> **RECORDED INFORMATION**
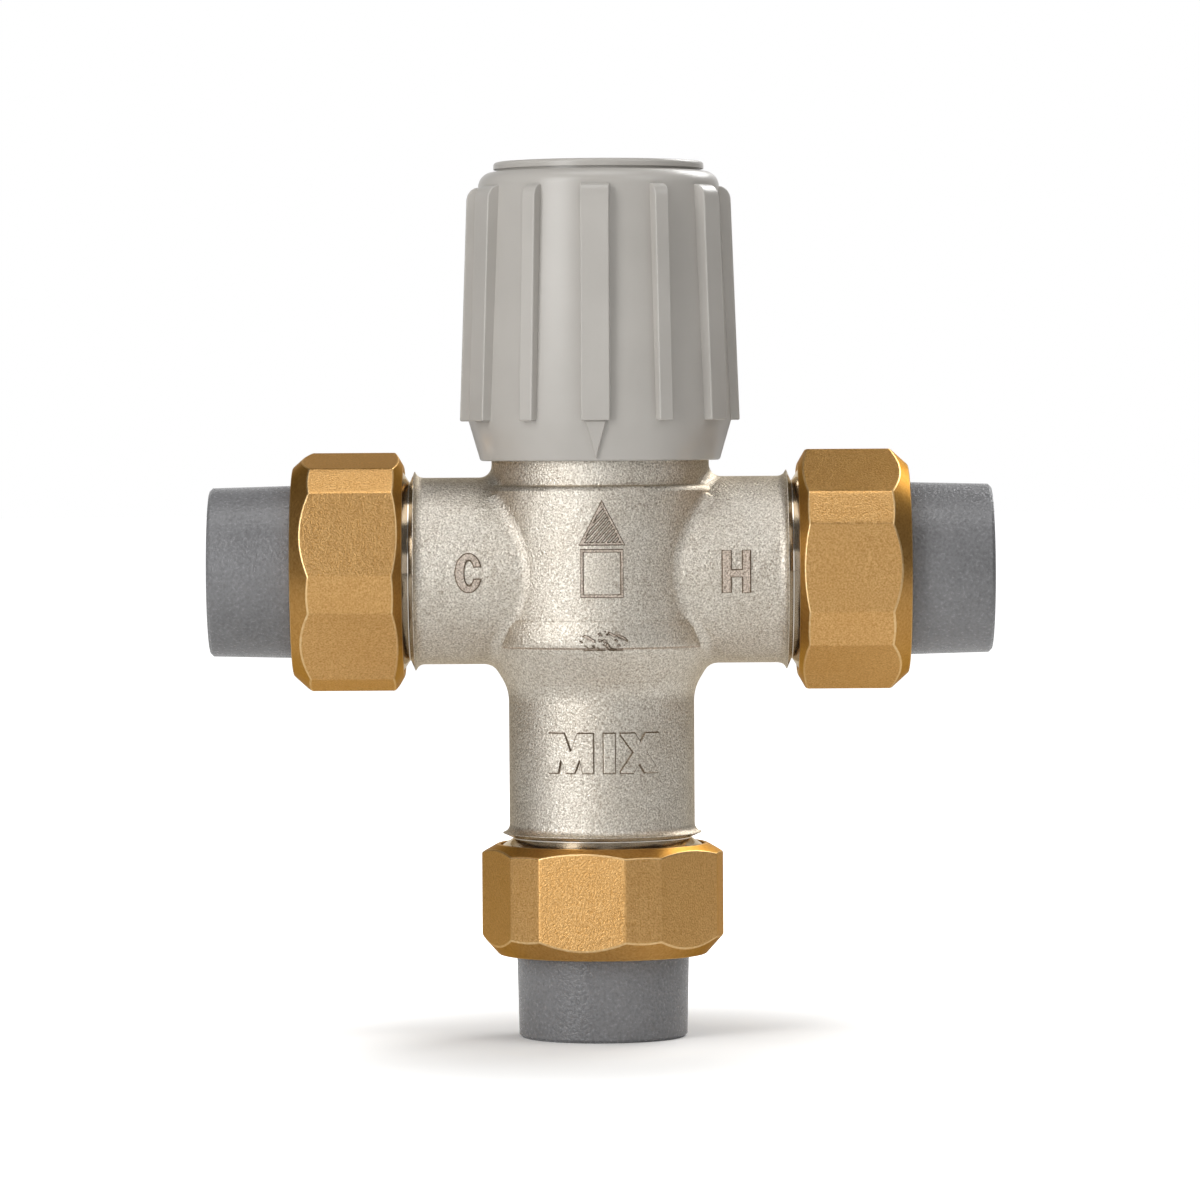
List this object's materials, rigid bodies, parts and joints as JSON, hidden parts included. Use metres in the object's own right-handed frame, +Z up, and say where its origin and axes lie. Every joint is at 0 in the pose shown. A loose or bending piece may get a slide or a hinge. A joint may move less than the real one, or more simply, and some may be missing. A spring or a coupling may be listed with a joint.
{
  "type": "mixing valve",
  "caption": "Thermostatic mixing valve: plated brass tee body, ribbed temperature knob on top, and brass union nuts holding grey plastic solvent-weld socket tails",
  "frame": {"origin": "bottom centre of the mixed outlet's socket mouth, which the valve stands on", "axes": "+Z up the valve's axis to the knob, +X along the arm to the hot inlet, -Y to the front"},
  "size_m": [0.128, 0.046, 0.1433],
  "materials": {
    "nickel_casting": "nickel plated over a grainy casting",
    "nut_brass": "raw grainy forging, machined bevels",
    "turned_brass": "turned",
    "socket_plastic": "pitted grey",
    "knob_plastic": "satin warm grey",
    "acetal": "plain",
    "rubber": "plain",
    "steel": "drawn",
    "wax": "plain"
  },
  "bodies": {
    "valve": {"valve_body": "nickel_casting", "bonnet": "turned_brass", "bonnet_seal": "rubber", "stop_ring": "turned_brass", "lower_cage": "acetal", "lower_cage_seal": "rubber", "return_spring": "steel", "cold_check_cage": "acetal", "cold_check_spring": "steel", "cold_strainer": "steel", "hot_check_cage": "acetal", "hot_check_spring": "steel", "hot_strainer": "steel"},
    "knob": {"knob": "knob_plastic", "knob_cap": "knob_plastic", "knob_screw": "steel", "knob_washer": "steel", "spindle": "turned_brass", "spindle_seal_upper": "rubber", "spindle_seal_lower": "rubber", "spindle_clip": "steel"},
    "carrier": {"carrier": "turned_brass", "plunger_ring": "steel", "overload_spring": "steel"},
    "plunger": {"overload_plunger": "turned_brass", "thermostat_pin": "steel"},
    "shuttle": {"shuttle": "acetal", "shuttle_seal": "rubber", "thermostat_cup": "turned_brass", "thermostat_guide": "turned_brass", "thermostat_clip": "steel", "wax_charge": "wax", "thermostat_diaphragm": "rubber"},
    "cold_check": {"cold_check_poppet": "acetal", "cold_check_seal": "rubber"},
    "hot_check": {"hot_check_poppet": "acetal", "hot_check_seal": "rubber"},
    "cold_union_tail": {"cold_tail": "socket_plastic", "cold_gasket": "rubber"},
    "cold_union_nut": {"cold_nut": "nut_brass"},
    "hot_union_tail": {"hot_tail": "socket_plastic", "hot_gasket": "rubber"},
    "hot_union_nut": {"hot_nut": "nut_brass"},
    "mix_union_tail": {"mix_tail": "socket_plastic", "mix_gasket": "rubber"},
    "mix_union_nut": {"mix_nut": "nut_brass"}
  },
  "joints": [
    {"name": "knob_turn", "type": "hinge", "parent": "valve", "child": "knob", "pos_m": [0, 0, 0.11], "axis": [0, 0, 1], "range_deg": [-150, 150]},
    {"name": "carrier_travel", "type": "slide", "parent": "valve", "child": "carrier", "axis": [0, 0, 1], "range_m": [-0.00062, 0.00062]},
    {"name": "plunger_travel", "type": "slide", "parent": "carrier", "child": "plunger", "axis": [0, 0, 1], "range_m": [0, 0.0025], "stiffness_N_per_m": 4000, "springref_m": -0.002, "deforming": ["overload_spring"]},
    {"name": "shuttle_travel", "type": "slide", "parent": "valve", "child": "shuttle", "axis": [0, 0, 1], "range_m": [-0.0008, 0.0008], "stiffness_N_per_m": 1500, "deforming": ["return_spring"]},
    {"name": "cold_check_travel", "type": "slide", "parent": "valve", "child": "cold_check", "axis": [1, 0, 0], "range_m": [0, 0.003], "stiffness_N_per_m": 80, "springref_m": -0.003, "deforming": ["cold_check_spring"]},
    {"name": "hot_check_travel", "type": "slide", "parent": "valve", "child": "hot_check", "axis": [-1, 0, 0], "range_m": [0, 0.003], "stiffness_N_per_m": 80, "springref_m": -0.003, "deforming": ["hot_check_spring"]},
    {"name": "cold_tail_draw", "type": "slide", "parent": "valve", "child": "cold_union_tail", "axis": [-1, 0, 0], "range_m": [0, 0.00924]},
    {"name": "cold_nut_turn", "type": "hinge", "parent": "cold_union_tail", "child": "cold_union_nut", "pos_m": [-0.045, 0, 0.0765], "axis": [-1, 0, 0], "range_deg": [0, 1440]},
    {"name": "hot_tail_draw", "type": "slide", "parent": "valve", "child": "hot_union_tail", "axis": [1, 0, 0], "range_m": [0, 0.00924]},
    {"name": "hot_nut_turn", "type": "hinge", "parent": "hot_union_tail", "child": "hot_union_nut", "pos_m": [0.045, 0, 0.0765], "axis": [1, 0, 0], "range_deg": [0, 1440]},
    {"name": "mix_tail_draw", "type": "slide", "parent": "valve", "child": "mix_union_tail", "axis": [0, 0, -1], "range_m": [0, 0.00924]},
    {"name": "mix_nut_turn", "type": "hinge", "parent": "mix_union_tail", "child": "mix_union_nut", "pos_m": [0, 0, 0.02], "axis": [0, 0, -1], "range_deg": [0, 1440]}
  ],
  "couplings": [
    {"joint": "knob_turn", "follows": "carrier_travel", "rad_per_m": 4188.8},
    {"joint": "cold_nut_turn", "follows": "cold_tail_draw", "rad_per_m": 2721.2},
    {"joint": "hot_nut_turn", "follows": "hot_tail_draw", "rad_per_m": 2721.2},
    {"joint": "mix_nut_turn", "follows": "mix_tail_draw", "rad_per_m": 2721.2}
  ]
}
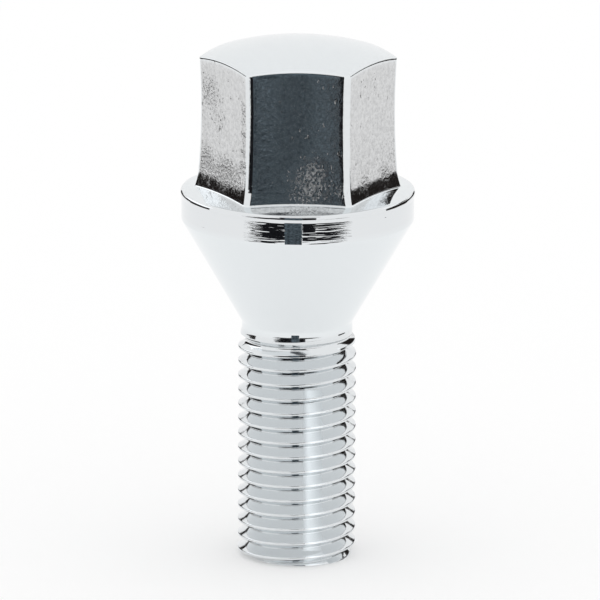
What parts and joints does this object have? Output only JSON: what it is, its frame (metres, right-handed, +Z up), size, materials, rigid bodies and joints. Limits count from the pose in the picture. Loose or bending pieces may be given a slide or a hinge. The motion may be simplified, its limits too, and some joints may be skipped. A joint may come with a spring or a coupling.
{
  "type": "conical-seat lug bolt",
  "caption": "One-piece chrome lug bolt: domed hexagon head, collar with a banded rim, conical seat, neck and fine metric thread.",
  "frame": {"origin": "centre of the flat end of the thread, on which the bolt stands", "axes": "+Z up the bolt's axis from the thread end to the crown; a flat of the hexagon faces -Y and two of its corners lie on the X axis"},
  "size_m": [0.0234, 0.0234, 0.053],
  "materials": {
    "chrome_plate": "bright chrome plate over forged steel, with slight orange peel and fine pits on the hexagon"
  },
  "bodies": {
    "root": {"lug_bolt": "chrome_plate"}
  },
  "joints": []
}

> **WHAT YOU WILL DO**
Reproduce each entry above exactly, keeping every word.

> **WRITTEN RESPONSE**
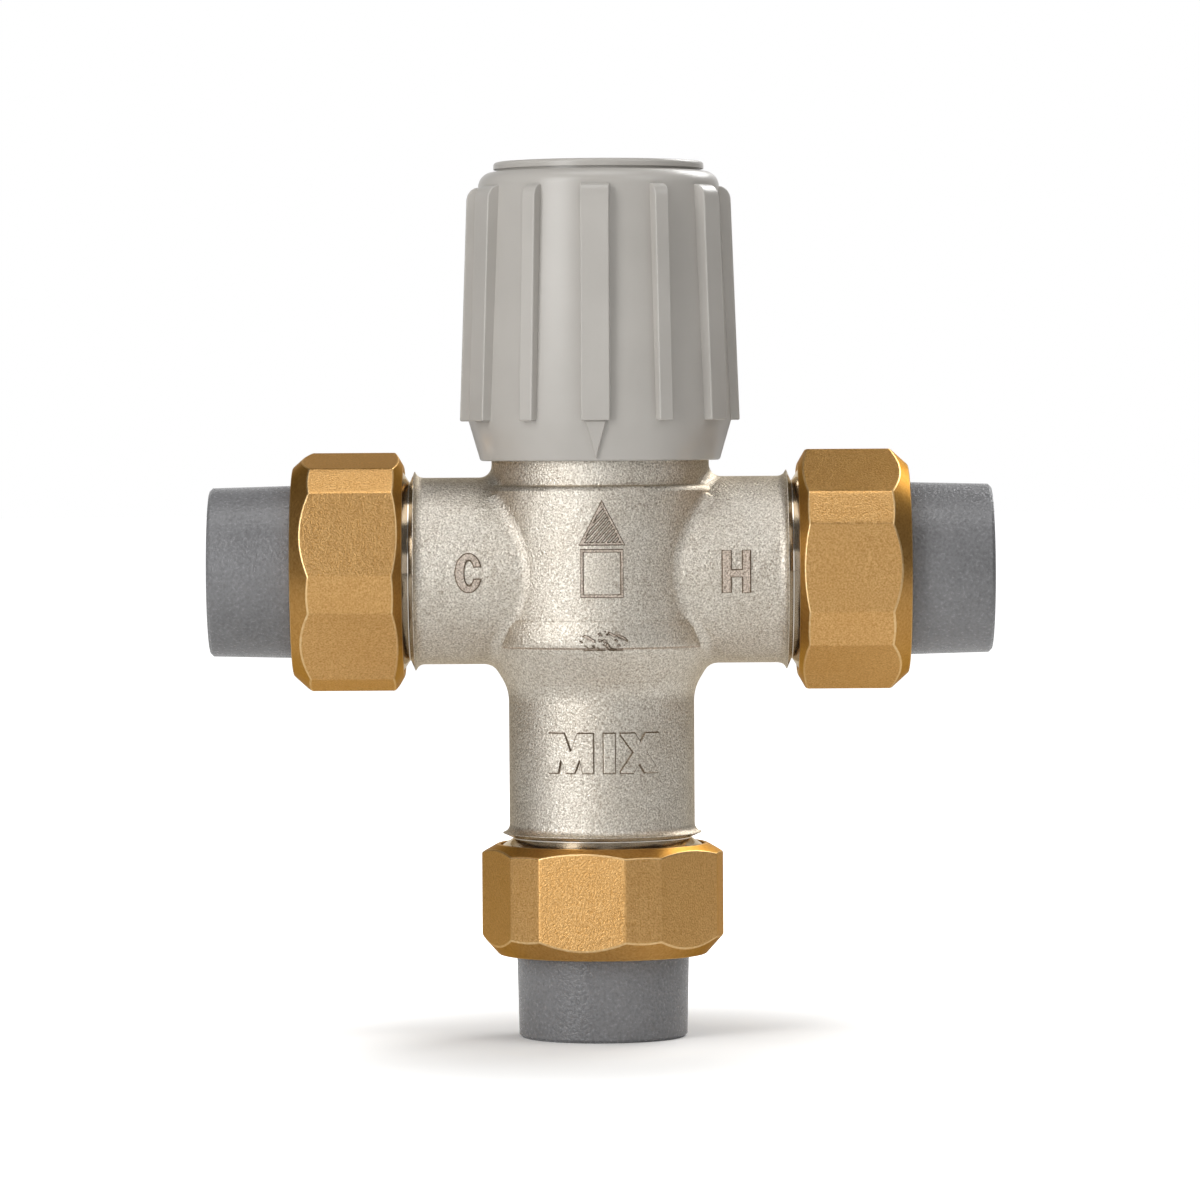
List this object's materials, rigid bodies, parts and joints as JSON, hidden parts included. Use metres in the object's own right-handed frame, +Z up, and say where its origin and axes lie. Every joint is at 0 in the pose shown. A loose or bending piece may get a slide or a hinge. A joint may move less than the real one, or more simply, and some may be missing. A spring or a coupling may be listed with a joint.
{
  "type": "mixing valve",
  "caption": "Thermostatic mixing valve: plated brass tee body, ribbed temperature knob on top, and brass union nuts holding grey plastic solvent-weld socket tails",
  "frame": {"origin": "bottom centre of the mixed outlet's socket mouth, which the valve stands on", "axes": "+Z up the valve's axis to the knob, +X along the arm to the hot inlet, -Y to the front"},
  "size_m": [0.128, 0.046, 0.1433],
  "materials": {
    "nickel_casting": "nickel plated over a grainy casting",
    "nut_brass": "raw grainy forging, machined bevels",
    "turned_brass": "turned",
    "socket_plastic": "pitted grey",
    "knob_plastic": "satin warm grey",
    "acetal": "plain",
    "rubber": "plain",
    "steel": "drawn",
    "wax": "plain"
  },
  "bodies": {
    "valve": {"valve_body": "nickel_casting", "bonnet": "turned_brass", "bonnet_seal": "rubber", "stop_ring": "turned_brass", "lower_cage": "acetal", "lower_cage_seal": "rubber", "return_spring": "steel", "cold_check_cage": "acetal", "cold_check_spring": "steel", "cold_strainer": "steel", "hot_check_cage": "acetal", "hot_check_spring": "steel", "hot_strainer": "steel"},
    "knob": {"knob": "knob_plastic", "knob_cap": "knob_plastic", "knob_screw": "steel", "knob_washer": "steel", "spindle": "turned_brass", "spindle_seal_upper": "rubber", "spindle_seal_lower": "rubber", "spindle_clip": "steel"},
    "carrier": {"carrier": "turned_brass", "plunger_ring": "steel", "overload_spring": "steel"},
    "plunger": {"overload_plunger": "turned_brass", "thermostat_pin": "steel"},
    "shuttle": {"shuttle": "acetal", "shuttle_seal": "rubber", "thermostat_cup": "turned_brass", "thermostat_guide": "turned_brass", "thermostat_clip": "steel", "wax_charge": "wax", "thermostat_diaphragm": "rubber"},
    "cold_check": {"cold_check_poppet": "acetal", "cold_check_seal": "rubber"},
    "hot_check": {"hot_check_poppet": "acetal", "hot_check_seal": "rubber"},
    "cold_union_tail": {"cold_tail": "socket_plastic", "cold_gasket": "rubber"},
    "cold_union_nut": {"cold_nut": "nut_brass"},
    "hot_union_tail": {"hot_tail": "socket_plastic", "hot_gasket": "rubber"},
    "hot_union_nut": {"hot_nut": "nut_brass"},
    "mix_union_tail": {"mix_tail": "socket_plastic", "mix_gasket": "rubber"},
    "mix_union_nut": {"mix_nut": "nut_brass"}
  },
  "joints": [
    {"name": "knob_turn", "type": "hinge", "parent": "valve", "child": "knob", "pos_m": [0, 0, 0.11], "axis": [0, 0, 1], "range_deg": [-150, 150]},
    {"name": "carrier_travel", "type": "slide", "parent": "valve", "child": "carrier", "axis": [0, 0, 1], "range_m": [-0.00062, 0.00062]},
    {"name": "plunger_travel", "type": "slide", "parent": "carrier", "child": "plunger", "axis": [0, 0, 1], "range_m": [0, 0.0025], "stiffness_N_per_m": 4000, "springref_m": -0.002, "deforming": ["overload_spring"]},
    {"name": "shuttle_travel", "type": "slide", "parent": "valve", "child": "shuttle", "axis": [0, 0, 1], "range_m": [-0.0008, 0.0008], "stiffness_N_per_m": 1500, "deforming": ["return_spring"]},
    {"name": "cold_check_travel", "type": "slide", "parent": "valve", "child": "cold_check", "axis": [1, 0, 0], "range_m": [0, 0.003], "stiffness_N_per_m": 80, "springref_m": -0.003, "deforming": ["cold_check_spring"]},
    {"name": "hot_check_travel", "type": "slide", "parent": "valve", "child": "hot_check", "axis": [-1, 0, 0], "range_m": [0, 0.003], "stiffness_N_per_m": 80, "springref_m": -0.003, "deforming": ["hot_check_spring"]},
    {"name": "cold_tail_draw", "type": "slide", "parent": "valve", "child": "cold_union_tail", "axis": [-1, 0, 0], "range_m": [0, 0.00924]},
    {"name": "cold_nut_turn", "type": "hinge", "parent": "cold_union_tail", "child": "cold_union_nut", "pos_m": [-0.045, 0, 0.0765], "axis": [-1, 0, 0], "range_deg": [0, 1440]},
    {"name": "hot_tail_draw", "type": "slide", "parent": "valve", "child": "hot_union_tail", "axis": [1, 0, 0], "range_m": [0, 0.00924]},
    {"name": "hot_nut_turn", "type": "hinge", "parent": "hot_union_tail", "child": "hot_union_nut", "pos_m": [0.045, 0, 0.0765], "axis": [1, 0, 0], "range_deg": [0, 1440]},
    {"name": "mix_tail_draw", "type": "slide", "parent": "valve", "child": "mix_union_tail", "axis": [0, 0, -1], "range_m": [0, 0.00924]},
    {"name": "mix_nut_turn", "type": "hinge", "parent": "mix_union_tail", "child": "mix_union_nut", "pos_m": [0, 0, 0.02], "axis": [0, 0, -1], "range_deg": [0, 1440]}
  ],
  "couplings": [
    {"joint": "knob_turn", "follows": "carrier_travel", "rad_per_m": 4188.8},
    {"joint": "cold_nut_turn", "follows": "cold_tail_draw", "rad_per_m": 2721.2},
    {"joint": "hot_nut_turn", "follows": "hot_tail_draw", "rad_per_m": 2721.2},
    {"joint": "mix_nut_turn", "follows": "mix_tail_draw", "rad_per_m": 2721.2}
  ]
}
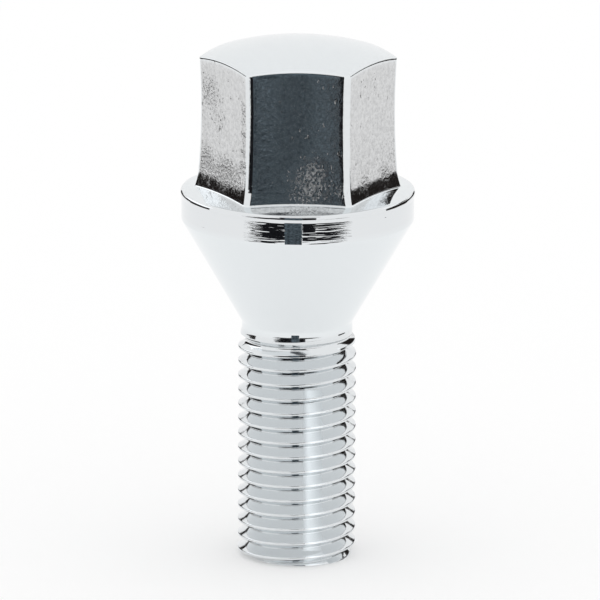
What parts and joints does this object have? Output only JSON: what it is, its frame (metres, right-handed, +Z up), size, materials, rigid bodies and joints. Limits count from the pose in the picture. Loose or bending pieces may be given a slide or a hinge. The motion may be simplified, its limits too, and some joints may be skipped. A joint may come with a spring or a coupling.
{
  "type": "conical-seat lug bolt",
  "caption": "One-piece chrome lug bolt: domed hexagon head, collar with a banded rim, conical seat, neck and fine metric thread.",
  "frame": {"origin": "centre of the flat end of the thread, on which the bolt stands", "axes": "+Z up the bolt's axis from the thread end to the crown; a flat of the hexagon faces -Y and two of its corners lie on the X axis"},
  "size_m": [0.0234, 0.0234, 0.053],
  "materials": {
    "chrome_plate": "bright chrome plate over forged steel, with slight orange peel and fine pits on the hexagon"
  },
  "bodies": {
    "root": {"lug_bolt": "chrome_plate"}
  },
  "joints": []
}